— BEGIN Material to process —

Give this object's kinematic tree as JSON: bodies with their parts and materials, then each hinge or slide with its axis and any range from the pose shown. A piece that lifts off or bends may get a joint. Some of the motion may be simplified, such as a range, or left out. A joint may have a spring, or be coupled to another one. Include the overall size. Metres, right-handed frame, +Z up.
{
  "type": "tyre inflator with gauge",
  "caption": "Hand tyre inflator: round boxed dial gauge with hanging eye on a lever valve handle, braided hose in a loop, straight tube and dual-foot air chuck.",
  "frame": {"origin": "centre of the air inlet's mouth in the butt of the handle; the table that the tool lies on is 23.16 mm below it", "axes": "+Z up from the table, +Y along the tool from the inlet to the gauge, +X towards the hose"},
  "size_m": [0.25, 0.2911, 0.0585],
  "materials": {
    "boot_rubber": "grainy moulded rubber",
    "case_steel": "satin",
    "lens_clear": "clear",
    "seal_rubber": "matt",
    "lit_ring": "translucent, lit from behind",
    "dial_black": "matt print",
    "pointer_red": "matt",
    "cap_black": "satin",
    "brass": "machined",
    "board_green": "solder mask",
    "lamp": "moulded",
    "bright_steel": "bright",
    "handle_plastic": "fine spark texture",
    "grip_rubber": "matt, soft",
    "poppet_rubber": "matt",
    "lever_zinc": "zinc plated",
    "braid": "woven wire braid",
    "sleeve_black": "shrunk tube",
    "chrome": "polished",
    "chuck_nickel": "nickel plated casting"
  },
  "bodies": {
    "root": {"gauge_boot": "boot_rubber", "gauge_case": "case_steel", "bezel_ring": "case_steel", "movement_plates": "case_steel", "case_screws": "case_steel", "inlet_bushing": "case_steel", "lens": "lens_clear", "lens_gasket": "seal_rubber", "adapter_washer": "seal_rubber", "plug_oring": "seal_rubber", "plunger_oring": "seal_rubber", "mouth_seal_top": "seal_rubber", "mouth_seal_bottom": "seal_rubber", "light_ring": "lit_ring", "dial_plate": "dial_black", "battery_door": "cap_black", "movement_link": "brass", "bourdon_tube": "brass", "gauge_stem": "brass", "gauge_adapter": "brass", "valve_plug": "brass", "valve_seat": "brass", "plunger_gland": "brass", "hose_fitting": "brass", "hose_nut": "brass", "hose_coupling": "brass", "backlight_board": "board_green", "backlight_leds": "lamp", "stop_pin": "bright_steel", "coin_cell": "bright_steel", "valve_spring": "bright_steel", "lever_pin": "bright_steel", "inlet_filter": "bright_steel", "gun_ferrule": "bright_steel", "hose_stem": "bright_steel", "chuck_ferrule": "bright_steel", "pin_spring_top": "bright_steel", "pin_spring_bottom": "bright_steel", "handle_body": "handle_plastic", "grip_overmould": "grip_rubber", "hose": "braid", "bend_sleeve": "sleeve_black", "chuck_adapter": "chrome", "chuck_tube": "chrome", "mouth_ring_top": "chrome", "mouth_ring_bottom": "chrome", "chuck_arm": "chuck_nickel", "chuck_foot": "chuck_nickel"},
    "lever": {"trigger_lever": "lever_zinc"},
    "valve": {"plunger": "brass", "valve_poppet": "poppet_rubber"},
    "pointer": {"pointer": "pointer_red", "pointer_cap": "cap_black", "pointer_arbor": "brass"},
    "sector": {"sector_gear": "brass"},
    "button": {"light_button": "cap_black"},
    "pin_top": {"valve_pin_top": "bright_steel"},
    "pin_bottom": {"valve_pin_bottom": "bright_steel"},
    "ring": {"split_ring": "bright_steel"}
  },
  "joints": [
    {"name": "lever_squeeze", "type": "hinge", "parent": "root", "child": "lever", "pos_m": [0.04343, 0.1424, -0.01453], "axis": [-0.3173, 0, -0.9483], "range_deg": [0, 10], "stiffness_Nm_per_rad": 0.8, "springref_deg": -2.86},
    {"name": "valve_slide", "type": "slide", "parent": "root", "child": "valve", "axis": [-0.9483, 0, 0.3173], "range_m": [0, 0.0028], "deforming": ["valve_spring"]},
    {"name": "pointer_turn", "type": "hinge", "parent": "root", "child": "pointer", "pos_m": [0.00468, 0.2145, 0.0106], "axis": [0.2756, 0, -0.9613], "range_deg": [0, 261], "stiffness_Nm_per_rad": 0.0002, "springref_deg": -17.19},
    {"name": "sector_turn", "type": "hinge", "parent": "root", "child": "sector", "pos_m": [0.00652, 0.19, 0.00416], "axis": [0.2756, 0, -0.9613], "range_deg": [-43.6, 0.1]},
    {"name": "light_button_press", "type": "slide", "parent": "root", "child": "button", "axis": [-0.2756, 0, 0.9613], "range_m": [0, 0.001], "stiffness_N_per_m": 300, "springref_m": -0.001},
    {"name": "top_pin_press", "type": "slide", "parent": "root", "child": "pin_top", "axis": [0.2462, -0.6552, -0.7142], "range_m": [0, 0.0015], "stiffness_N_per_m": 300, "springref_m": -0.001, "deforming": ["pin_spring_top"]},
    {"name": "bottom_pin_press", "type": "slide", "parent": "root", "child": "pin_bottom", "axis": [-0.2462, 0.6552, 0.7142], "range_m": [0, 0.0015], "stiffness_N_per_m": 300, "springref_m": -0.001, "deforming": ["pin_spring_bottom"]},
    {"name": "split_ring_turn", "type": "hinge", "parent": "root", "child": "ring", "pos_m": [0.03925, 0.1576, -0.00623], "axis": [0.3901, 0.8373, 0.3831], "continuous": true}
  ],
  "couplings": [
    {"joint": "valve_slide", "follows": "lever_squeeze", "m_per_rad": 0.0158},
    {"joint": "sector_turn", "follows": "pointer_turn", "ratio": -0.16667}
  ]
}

— END Material to process —
— BEGIN Material to process —

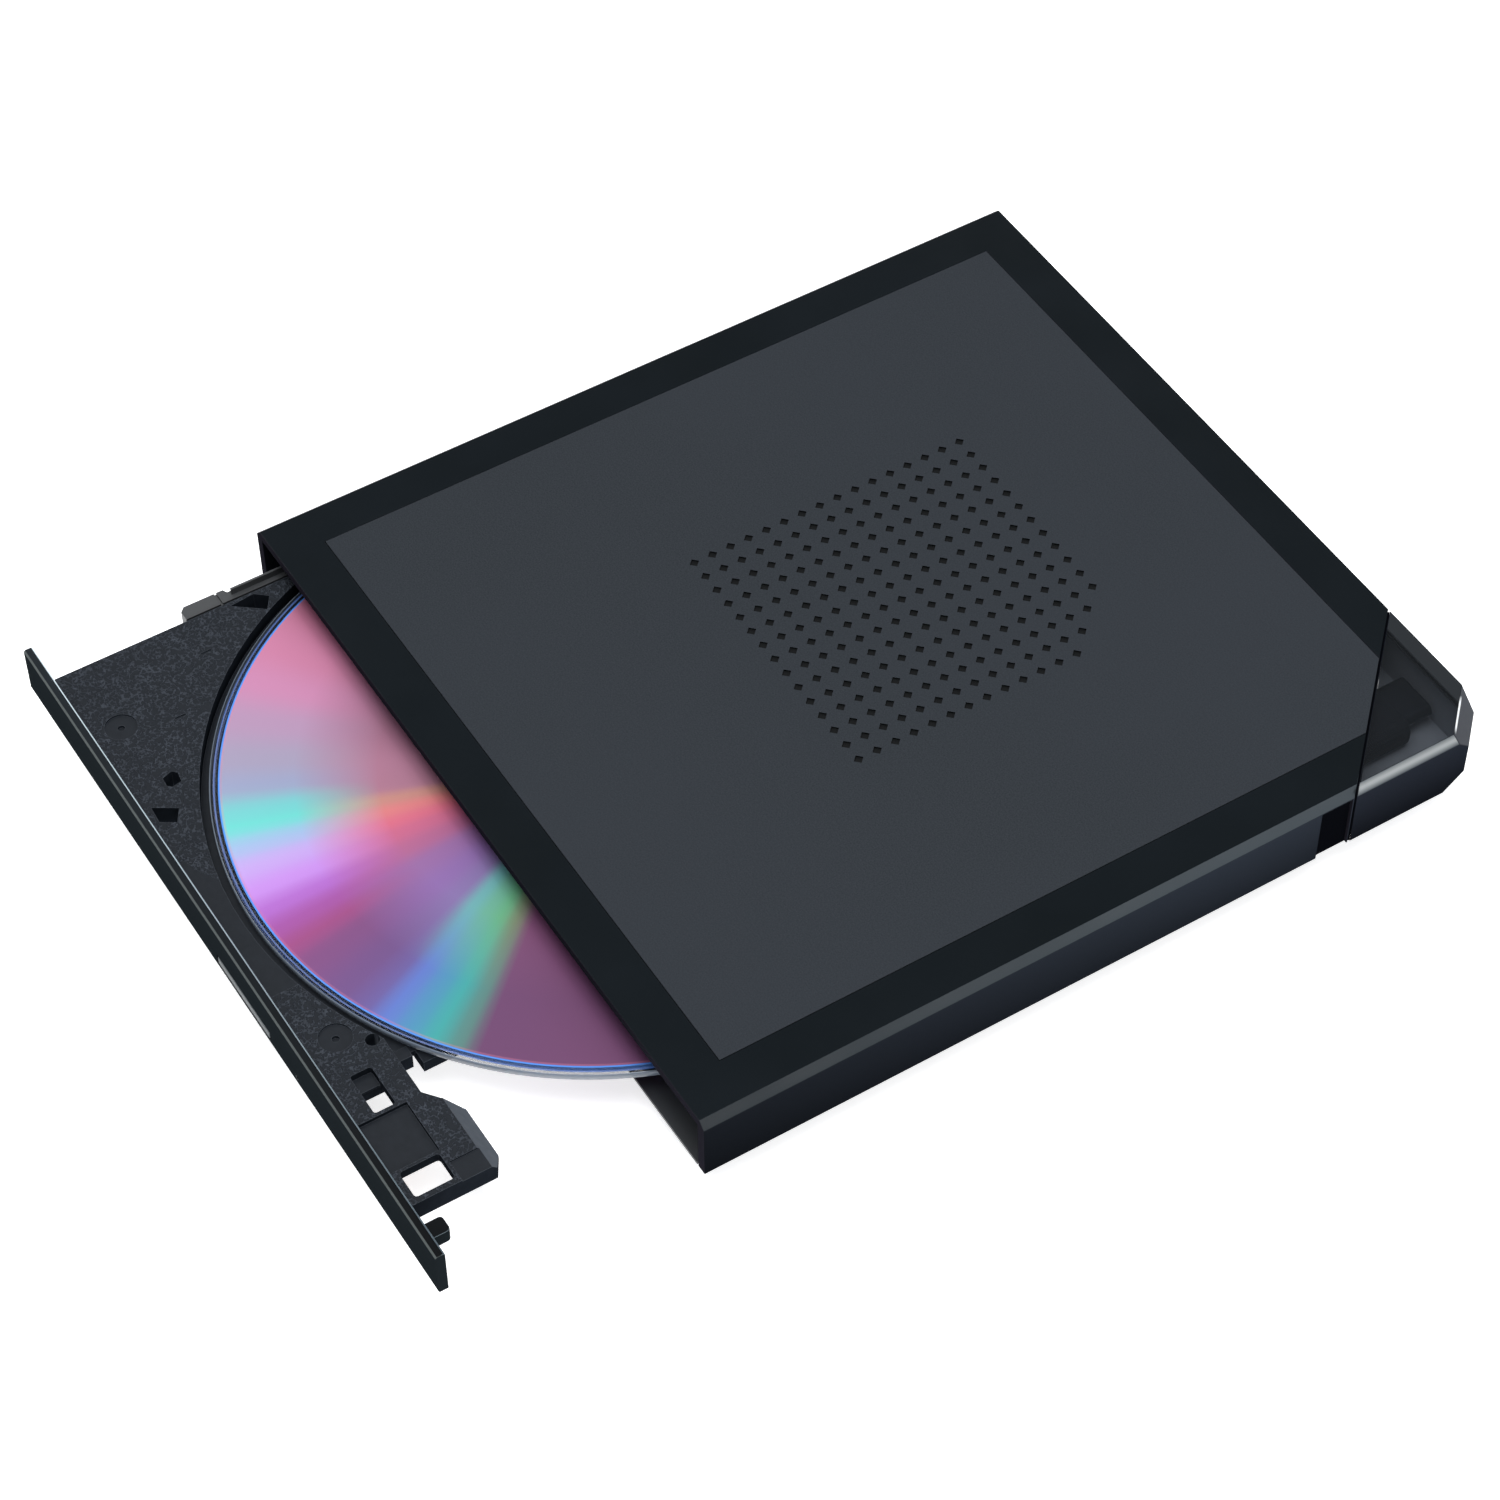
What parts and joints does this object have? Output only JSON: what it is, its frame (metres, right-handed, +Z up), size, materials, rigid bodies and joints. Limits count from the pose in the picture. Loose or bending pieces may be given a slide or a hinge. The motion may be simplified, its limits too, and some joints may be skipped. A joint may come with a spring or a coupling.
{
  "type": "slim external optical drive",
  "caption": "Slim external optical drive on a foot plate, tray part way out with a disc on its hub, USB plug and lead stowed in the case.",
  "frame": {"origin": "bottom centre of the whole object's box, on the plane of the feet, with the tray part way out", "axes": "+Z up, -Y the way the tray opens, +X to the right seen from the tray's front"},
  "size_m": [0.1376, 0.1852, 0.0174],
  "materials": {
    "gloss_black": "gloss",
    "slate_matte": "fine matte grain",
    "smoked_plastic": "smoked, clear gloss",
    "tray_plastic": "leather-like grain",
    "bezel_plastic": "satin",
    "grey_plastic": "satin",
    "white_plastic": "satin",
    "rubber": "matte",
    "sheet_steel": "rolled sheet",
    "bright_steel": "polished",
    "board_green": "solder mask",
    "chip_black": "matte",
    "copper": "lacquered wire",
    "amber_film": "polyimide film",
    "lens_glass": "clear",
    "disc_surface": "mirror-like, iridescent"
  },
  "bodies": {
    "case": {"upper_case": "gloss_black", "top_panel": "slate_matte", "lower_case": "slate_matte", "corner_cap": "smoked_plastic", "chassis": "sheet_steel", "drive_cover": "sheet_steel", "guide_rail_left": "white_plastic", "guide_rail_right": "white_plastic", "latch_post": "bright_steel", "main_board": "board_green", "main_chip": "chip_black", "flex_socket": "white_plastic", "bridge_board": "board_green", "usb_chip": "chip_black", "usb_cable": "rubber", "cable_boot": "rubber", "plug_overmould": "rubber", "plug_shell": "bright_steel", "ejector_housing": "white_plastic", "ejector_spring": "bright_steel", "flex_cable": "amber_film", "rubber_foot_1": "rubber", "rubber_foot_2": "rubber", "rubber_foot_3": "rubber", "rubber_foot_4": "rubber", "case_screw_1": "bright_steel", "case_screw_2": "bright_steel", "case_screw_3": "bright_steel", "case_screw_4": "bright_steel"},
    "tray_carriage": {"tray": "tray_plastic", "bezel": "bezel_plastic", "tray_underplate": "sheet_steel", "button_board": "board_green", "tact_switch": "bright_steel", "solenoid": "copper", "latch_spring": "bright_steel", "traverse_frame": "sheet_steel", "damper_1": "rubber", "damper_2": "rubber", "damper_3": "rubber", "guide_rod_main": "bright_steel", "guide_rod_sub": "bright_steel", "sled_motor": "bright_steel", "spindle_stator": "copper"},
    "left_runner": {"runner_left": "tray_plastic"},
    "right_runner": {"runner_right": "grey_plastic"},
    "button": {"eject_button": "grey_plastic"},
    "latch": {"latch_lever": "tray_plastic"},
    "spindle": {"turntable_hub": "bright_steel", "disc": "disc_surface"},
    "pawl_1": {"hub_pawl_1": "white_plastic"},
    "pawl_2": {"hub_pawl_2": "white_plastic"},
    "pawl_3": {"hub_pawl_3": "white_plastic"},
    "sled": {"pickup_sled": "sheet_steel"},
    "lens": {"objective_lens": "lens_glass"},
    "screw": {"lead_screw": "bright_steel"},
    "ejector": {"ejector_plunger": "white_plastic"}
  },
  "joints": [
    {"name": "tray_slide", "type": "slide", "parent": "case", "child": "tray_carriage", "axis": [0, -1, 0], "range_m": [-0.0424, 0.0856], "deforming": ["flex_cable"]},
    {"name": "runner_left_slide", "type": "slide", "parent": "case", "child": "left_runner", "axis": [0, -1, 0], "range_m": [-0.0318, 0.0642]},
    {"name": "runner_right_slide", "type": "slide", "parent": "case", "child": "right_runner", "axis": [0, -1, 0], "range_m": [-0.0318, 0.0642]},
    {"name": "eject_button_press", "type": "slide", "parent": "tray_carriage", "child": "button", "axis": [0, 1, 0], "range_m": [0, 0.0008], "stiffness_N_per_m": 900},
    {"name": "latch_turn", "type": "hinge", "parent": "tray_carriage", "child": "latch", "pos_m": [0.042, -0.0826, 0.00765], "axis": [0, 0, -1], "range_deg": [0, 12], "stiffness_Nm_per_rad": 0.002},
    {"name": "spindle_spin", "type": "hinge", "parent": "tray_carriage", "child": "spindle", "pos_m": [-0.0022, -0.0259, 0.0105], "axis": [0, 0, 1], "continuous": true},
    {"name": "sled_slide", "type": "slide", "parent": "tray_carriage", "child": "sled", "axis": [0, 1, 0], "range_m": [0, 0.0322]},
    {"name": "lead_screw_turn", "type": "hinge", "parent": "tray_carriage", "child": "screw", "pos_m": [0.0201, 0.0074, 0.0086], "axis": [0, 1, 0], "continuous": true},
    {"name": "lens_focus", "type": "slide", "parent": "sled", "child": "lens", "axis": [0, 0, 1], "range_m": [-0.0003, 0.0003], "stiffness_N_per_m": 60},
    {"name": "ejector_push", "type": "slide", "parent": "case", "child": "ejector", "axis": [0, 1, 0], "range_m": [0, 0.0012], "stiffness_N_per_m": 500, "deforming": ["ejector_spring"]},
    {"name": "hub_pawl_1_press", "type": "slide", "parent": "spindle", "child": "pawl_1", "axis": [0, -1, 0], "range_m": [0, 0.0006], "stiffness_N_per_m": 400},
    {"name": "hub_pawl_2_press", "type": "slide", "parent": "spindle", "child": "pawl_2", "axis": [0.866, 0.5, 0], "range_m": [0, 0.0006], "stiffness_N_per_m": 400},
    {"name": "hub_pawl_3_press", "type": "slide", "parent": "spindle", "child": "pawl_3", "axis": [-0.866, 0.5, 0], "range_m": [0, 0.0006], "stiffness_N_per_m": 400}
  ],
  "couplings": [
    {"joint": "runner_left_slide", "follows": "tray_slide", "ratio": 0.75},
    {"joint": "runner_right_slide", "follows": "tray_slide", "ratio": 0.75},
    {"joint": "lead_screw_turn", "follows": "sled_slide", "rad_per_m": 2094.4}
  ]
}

— END Material to process —
— BEGIN Material to process —

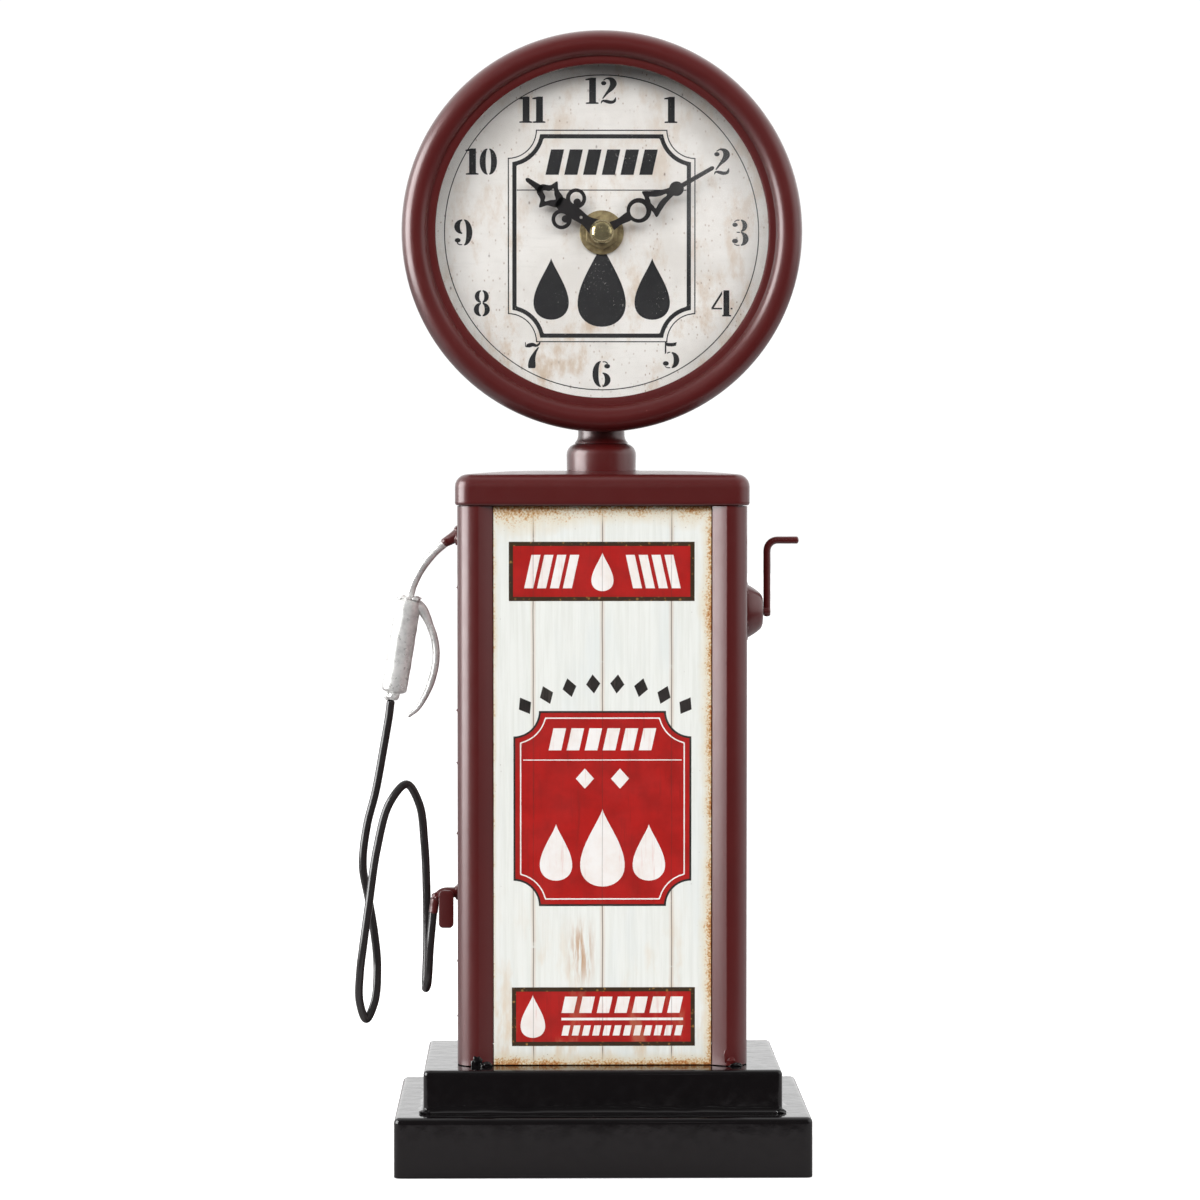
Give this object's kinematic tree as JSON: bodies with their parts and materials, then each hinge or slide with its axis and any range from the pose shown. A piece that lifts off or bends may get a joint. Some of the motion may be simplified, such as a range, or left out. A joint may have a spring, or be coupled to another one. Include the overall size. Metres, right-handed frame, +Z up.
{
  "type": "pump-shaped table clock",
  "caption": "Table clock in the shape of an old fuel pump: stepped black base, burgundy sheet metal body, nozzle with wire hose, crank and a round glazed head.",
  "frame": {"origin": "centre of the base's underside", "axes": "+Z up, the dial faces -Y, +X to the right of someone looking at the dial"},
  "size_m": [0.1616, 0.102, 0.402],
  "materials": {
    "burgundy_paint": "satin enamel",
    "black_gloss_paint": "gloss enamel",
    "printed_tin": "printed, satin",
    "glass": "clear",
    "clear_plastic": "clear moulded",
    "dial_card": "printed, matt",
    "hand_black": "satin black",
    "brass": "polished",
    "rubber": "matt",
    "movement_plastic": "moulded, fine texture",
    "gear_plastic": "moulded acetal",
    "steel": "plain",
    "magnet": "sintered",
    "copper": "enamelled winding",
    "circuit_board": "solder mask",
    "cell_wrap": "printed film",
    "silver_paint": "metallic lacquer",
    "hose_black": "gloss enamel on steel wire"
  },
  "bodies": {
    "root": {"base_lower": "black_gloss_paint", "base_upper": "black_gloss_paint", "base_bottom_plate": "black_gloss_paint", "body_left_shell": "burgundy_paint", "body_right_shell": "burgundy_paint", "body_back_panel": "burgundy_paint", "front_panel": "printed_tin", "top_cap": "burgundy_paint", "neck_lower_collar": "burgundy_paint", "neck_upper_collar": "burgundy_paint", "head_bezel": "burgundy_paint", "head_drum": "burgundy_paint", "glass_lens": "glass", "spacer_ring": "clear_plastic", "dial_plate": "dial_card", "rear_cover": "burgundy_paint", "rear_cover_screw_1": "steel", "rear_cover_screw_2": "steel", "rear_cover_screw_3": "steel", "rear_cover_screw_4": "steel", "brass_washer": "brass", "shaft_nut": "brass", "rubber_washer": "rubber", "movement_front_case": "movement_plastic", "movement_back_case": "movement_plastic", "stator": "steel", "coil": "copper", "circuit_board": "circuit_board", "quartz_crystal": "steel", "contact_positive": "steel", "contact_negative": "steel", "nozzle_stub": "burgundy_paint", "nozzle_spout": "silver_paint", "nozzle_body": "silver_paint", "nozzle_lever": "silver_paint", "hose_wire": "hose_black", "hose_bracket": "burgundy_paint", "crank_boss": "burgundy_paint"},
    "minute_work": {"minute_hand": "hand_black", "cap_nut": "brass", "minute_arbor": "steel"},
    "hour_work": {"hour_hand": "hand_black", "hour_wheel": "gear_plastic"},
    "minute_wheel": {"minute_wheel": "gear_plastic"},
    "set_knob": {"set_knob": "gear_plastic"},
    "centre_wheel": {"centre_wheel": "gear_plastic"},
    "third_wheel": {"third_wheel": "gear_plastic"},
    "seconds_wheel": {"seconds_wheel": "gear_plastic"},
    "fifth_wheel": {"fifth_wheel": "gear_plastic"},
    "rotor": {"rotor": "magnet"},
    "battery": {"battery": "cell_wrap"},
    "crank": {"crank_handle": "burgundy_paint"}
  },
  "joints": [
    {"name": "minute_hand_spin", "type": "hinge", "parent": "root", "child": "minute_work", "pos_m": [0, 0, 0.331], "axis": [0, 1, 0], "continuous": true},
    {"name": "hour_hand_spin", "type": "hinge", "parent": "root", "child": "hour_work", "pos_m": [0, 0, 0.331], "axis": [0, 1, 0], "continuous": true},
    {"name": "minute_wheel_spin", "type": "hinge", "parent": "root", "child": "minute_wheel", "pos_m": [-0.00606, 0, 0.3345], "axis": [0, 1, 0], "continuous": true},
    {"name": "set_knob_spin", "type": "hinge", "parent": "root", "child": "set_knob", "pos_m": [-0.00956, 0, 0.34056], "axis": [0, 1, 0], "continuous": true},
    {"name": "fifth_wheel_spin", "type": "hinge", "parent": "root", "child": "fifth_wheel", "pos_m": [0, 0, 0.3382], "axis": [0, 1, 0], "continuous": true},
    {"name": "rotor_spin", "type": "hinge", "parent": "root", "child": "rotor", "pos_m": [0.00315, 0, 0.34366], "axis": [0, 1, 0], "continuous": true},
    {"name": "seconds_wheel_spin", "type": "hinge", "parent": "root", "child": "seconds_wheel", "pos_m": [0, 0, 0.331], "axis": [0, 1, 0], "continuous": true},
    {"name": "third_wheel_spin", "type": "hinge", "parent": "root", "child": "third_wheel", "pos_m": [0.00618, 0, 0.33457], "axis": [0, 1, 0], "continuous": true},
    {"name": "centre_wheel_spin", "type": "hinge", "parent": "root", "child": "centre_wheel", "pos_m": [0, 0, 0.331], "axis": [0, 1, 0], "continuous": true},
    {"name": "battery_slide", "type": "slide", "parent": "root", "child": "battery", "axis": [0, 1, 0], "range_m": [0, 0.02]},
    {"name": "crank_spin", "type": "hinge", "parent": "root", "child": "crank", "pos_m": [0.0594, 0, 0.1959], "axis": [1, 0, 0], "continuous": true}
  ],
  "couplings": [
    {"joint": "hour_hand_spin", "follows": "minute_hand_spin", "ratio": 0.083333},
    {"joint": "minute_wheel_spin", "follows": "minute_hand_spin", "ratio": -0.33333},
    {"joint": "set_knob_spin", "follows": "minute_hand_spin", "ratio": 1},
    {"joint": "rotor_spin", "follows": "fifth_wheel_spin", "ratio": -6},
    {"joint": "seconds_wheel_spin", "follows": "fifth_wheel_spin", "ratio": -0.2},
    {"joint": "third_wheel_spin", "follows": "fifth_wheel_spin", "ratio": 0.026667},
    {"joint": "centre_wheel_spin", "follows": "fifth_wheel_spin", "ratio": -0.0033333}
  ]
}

— END Material to process —

# Job:
Copy in full each line that holds the word "from".

# Complete response:
Give this object's kinematic tree as JSON: bodies with their parts and materials, then each hinge or slide with its axis and any range from the pose shown. A piece that lifts off or bends may get a joint. Some of the motion may be simplified, such as a range, or left out. A joint may have a spring, or be coupled to another one. Include the overall size. Metres, right-handed frame, +Z up.
  "frame": {"origin": "centre of the air inlet's mouth in the butt of the handle; the table that the tool lies on is 23.16 mm below it", "axes": "+Z up from the table, +Y along the tool from the inlet to the gauge, +X towards the hose"},
    "lit_ring": "translucent, lit from behind",
What parts and joints does this object have? Output only JSON: what it is, its frame (metres, right-handed, +Z up), size, materials, rigid bodies and joints. Limits count from the pose in the picture. Loose or bending pieces may be given a slide or a hinge. The motion may be simplified, its limits too, and some joints may be skipped. A joint may come with a spring or a coupling.
  "frame": {"origin": "bottom centre of the whole object's box, on the plane of the feet, with the tray part way out", "axes": "+Z up, -Y the way the tray opens, +X to the right seen from the tray's front"},
Give this object's kinematic tree as JSON: bodies with their parts and materials, then each hinge or slide with its axis and any range from the pose shown. A piece that lifts off or bends may get a joint. Some of the motion may be simplified, such as a range, or left out. A joint may have a spring, or be coupled to another one. Include the overall size. Metres, right-handed frame, +Z up.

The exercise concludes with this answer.